国際交流基金の09年の調査結果をみると、韓国で日本語を学んでいる人は90万人以上で、世界で最も多い。学習者の年齢層は幅広いが、中学生と高校生で約84%を占めている。韓国の中学校で日本語が第2外国語科目の一つとして導入されたのは01年からだが、校長の裁量で科目が設定できる授業として始まった。
これは漢文、コンピュータ、環境、及び生活外国語(日本語、中国語、フランス語、ドイツ語、スペイン語、ロシア語、アラビア語)の中から1科目を選択しなければならないというものだった。
また、中学校の日本語の教科書は、09年までは『中学校 生活日本語 こんにちは』1種だけであったが、10年3月からは検定教科書『中学校 生活日本語』8種が採用されるようになり、選択の幅が広がった。
ソウル市内で実施したアンケート調査結果(趙大夏・2010)をみると、韓国の中学生は、簡単で実用的な日本語会話を習得したいと考えていることがわかる。韓国の教育人的資源部でも、中学校の外国語学習の目標は、日常生活に関して簡単な外国語でコミュニケーションできる能力の育成と外国の文化に関心を持つこと、としている。
中学校の教科書の会話文をみると、「〜です」「〜ます」を使った丁寧な表現の他に、友達との日常会話で用いる常体の表現が多くなっている。話題・トピックも日常生活に関するものが多い。そして、殆どの教科書が漫画を取り入れているのも注目される。中学生が好きな漫画を採用することによって学習意欲を引き出すとともに会話の場面設定を明確にしているようだ。

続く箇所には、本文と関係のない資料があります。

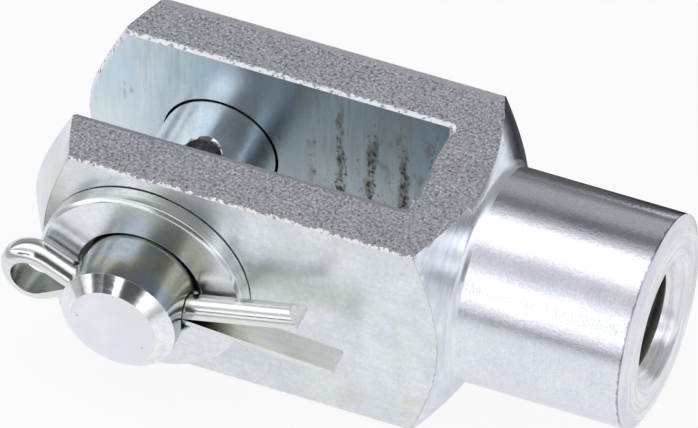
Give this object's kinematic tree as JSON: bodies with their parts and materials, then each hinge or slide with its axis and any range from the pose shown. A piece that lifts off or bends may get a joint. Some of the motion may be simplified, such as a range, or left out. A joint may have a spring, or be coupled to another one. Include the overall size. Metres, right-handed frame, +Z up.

また、多くの教科書に日本の衣、食、住、及び学校生活、家庭生活に関するもの、年中行事、伝統文化、大衆文化、遊び等に関するもの、日本語の基本表現と関連した言語行動に関する記述がみられるのも特徴の一つ。
言語を学ぶ時、その背景にある文化、社会についても共に学ぶ必要があるのは当然であると思うが、相づちや身振り、手振りまで理解しようとしているのは注目される。
今後、このような教科書で日本語を学習し、日本の言葉だけでなく文化についても理解した中学生が大人になり、日本と韓国の人々がより円滑なコミュニケーションができるようになれば、両国のさらなる友好関係が築けると思う。
それは日本においても韓国の言語、文化に関する幅広い学習が必須となることは言うまでもない。